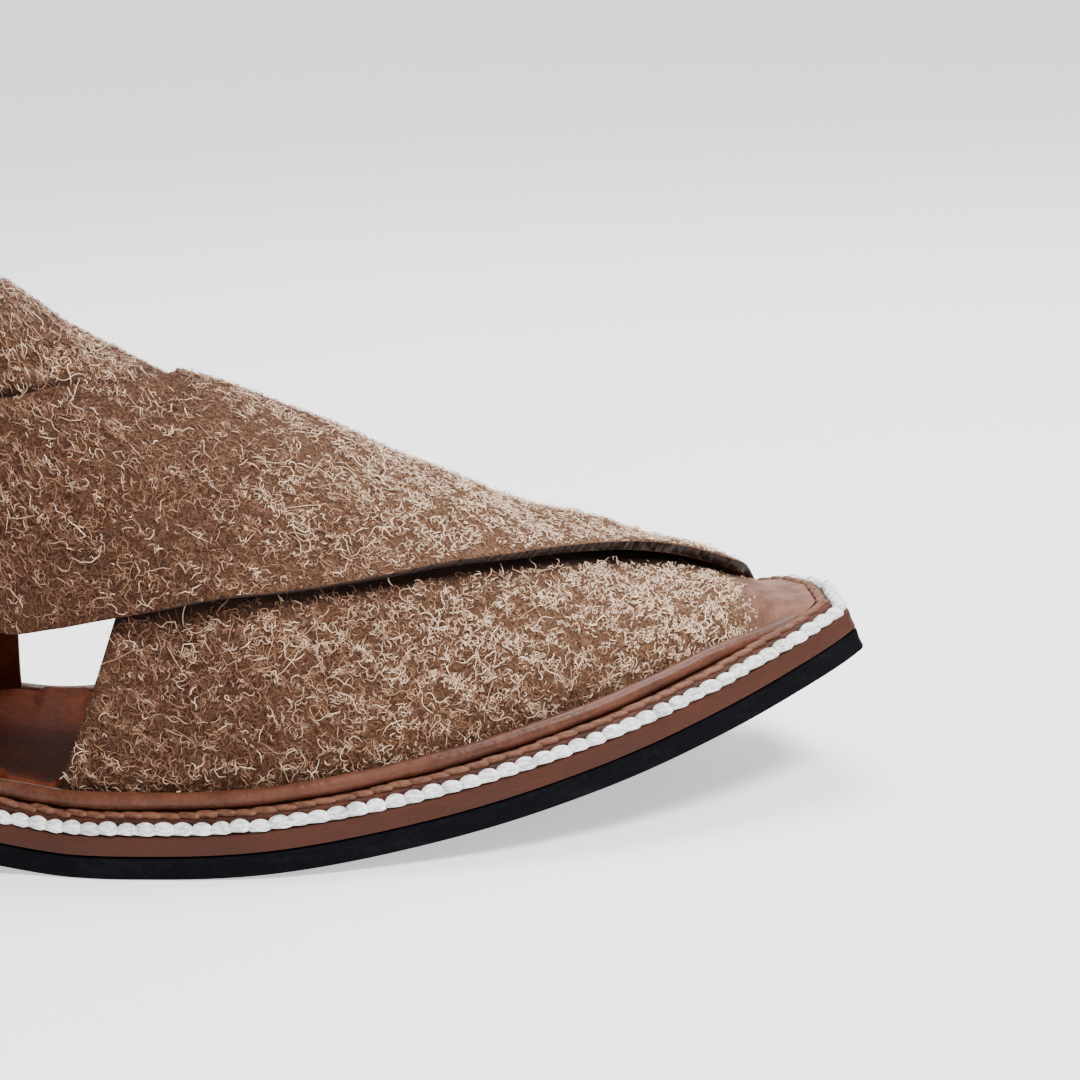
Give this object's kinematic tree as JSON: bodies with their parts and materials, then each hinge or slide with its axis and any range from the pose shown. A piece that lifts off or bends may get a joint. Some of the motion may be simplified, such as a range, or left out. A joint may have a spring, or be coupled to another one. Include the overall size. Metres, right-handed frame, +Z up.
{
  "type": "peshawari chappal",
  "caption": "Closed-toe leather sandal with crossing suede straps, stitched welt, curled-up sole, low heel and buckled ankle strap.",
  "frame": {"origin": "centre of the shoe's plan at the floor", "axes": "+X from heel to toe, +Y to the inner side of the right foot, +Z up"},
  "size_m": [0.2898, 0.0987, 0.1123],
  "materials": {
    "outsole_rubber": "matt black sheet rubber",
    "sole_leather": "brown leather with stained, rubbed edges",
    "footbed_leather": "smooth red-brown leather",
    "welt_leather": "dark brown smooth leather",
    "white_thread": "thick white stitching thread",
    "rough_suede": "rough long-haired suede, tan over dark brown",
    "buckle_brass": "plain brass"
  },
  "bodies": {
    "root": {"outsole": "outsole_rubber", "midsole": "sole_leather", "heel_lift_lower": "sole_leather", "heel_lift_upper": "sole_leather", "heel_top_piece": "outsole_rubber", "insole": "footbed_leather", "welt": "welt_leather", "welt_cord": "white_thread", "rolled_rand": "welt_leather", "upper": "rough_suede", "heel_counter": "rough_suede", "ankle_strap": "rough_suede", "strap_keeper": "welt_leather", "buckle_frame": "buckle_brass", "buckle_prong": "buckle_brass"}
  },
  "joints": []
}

----

Stated exercise ▸ Quote each line of the listing above exactly.

Result ▸
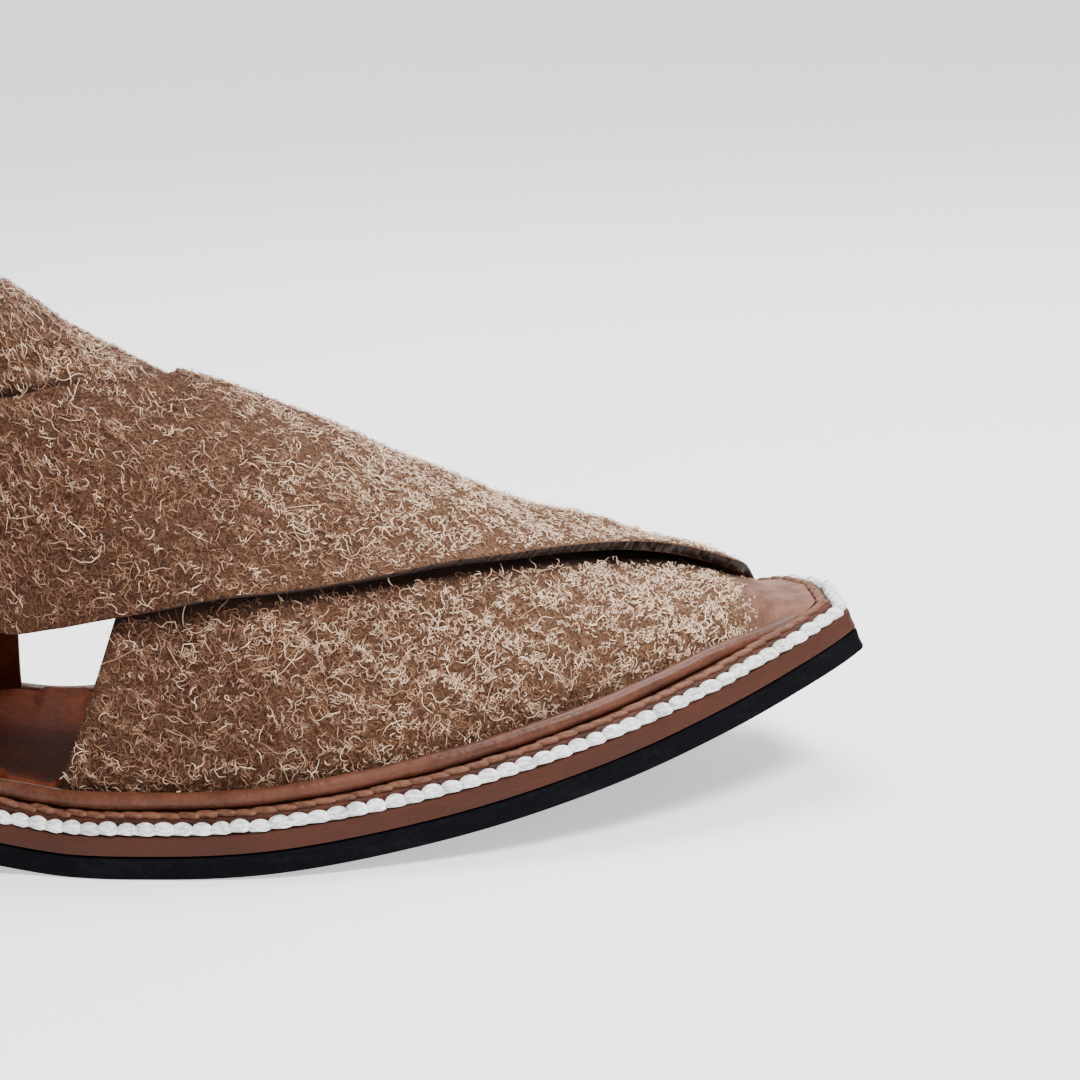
Give this object's kinematic tree as JSON: bodies with their parts and materials, then each hinge or slide with its axis and any range from the pose shown. A piece that lifts off or bends may get a joint. Some of the motion may be simplified, such as a range, or left out. A joint may have a spring, or be coupled to another one. Include the overall size. Metres, right-handed frame, +Z up.
{
  "type": "peshawari chappal",
  "caption": "Closed-toe leather sandal with crossing suede straps, stitched welt, curled-up sole, low heel and buckled ankle strap.",
  "frame": {"origin": "centre of the shoe's plan at the floor", "axes": "+X from heel to toe, +Y to the inner side of the right foot, +Z up"},
  "size_m": [0.2898, 0.0987, 0.1123],
  "materials": {
    "outsole_rubber": "matt black sheet rubber",
    "sole_leather": "brown leather with stained, rubbed edges",
    "footbed_leather": "smooth red-brown leather",
    "welt_leather": "dark brown smooth leather",
    "white_thread": "thick white stitching thread",
    "rough_suede": "rough long-haired suede, tan over dark brown",
    "buckle_brass": "plain brass"
  },
  "bodies": {
    "root": {"outsole": "outsole_rubber", "midsole": "sole_leather", "heel_lift_lower": "sole_leather", "heel_lift_upper": "sole_leather", "heel_top_piece": "outsole_rubber", "insole": "footbed_leather", "welt": "welt_leather", "welt_cord": "white_thread", "rolled_rand": "welt_leather", "upper": "rough_suede", "heel_counter": "rough_suede", "ankle_strap": "rough_suede", "strap_keeper": "welt_leather", "buckle_frame": "buckle_brass", "buckle_prong": "buckle_brass"}
  },
  "joints": []
}